CLEVELAND (Reuters) - The Ohio Libertarian Party will appeal a federal judge’s ruling that would effectively strike its candidates for governor and state attorney general from the November ballot, a party spokesman said on Thursday.
Ohio’s secretary of state, Republican Jon Husted, booted the candidates from the May primary earlier this month due to errors by the petitioners in gathering signatures, which would also make them ineligible for the general election if the decision stands.
U.S. District Judge Michael Watson on Wednesday upheld Husted’s decision to remove Charlie Earl and Steven Linnabary, the Libertarian candidates for governor and attorney general, but criticized the Republican and Democratic parties.
Watson called the man who challenged Earl’s petitions a “guileless dupe” and said the Republican Party orchestrated efforts to remove the Libertarian candidate from the governor’s race.
The Democratic Party “provided assistance to plaintiffs in their efforts to gather petition signatures to qualify for the Ohio May 2014 primary ballot,” Watson said in his decision.

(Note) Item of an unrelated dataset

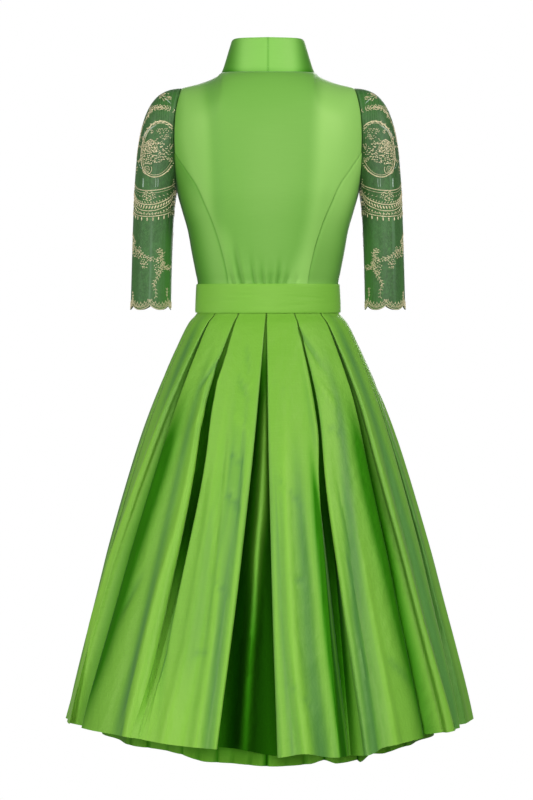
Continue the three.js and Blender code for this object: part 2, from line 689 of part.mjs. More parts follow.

Ohio Democrats hope the Libertarian candidates, if they are allowed on the ballot, will draw more votes from the Republican incumbents - Governor John Kasich and Attorney General Mike DeWine - than from their chosen candidates.
In Ohio, candidates who do not appear on the primary ballot cannot run in the November general election. Early voting for the primary starts on Saturday, and attorneys for the Libertarians have sought a delay in printing the ballots.
The Libertarian Party also has a hearing for Linnabary pending before the Ohio Supreme Court.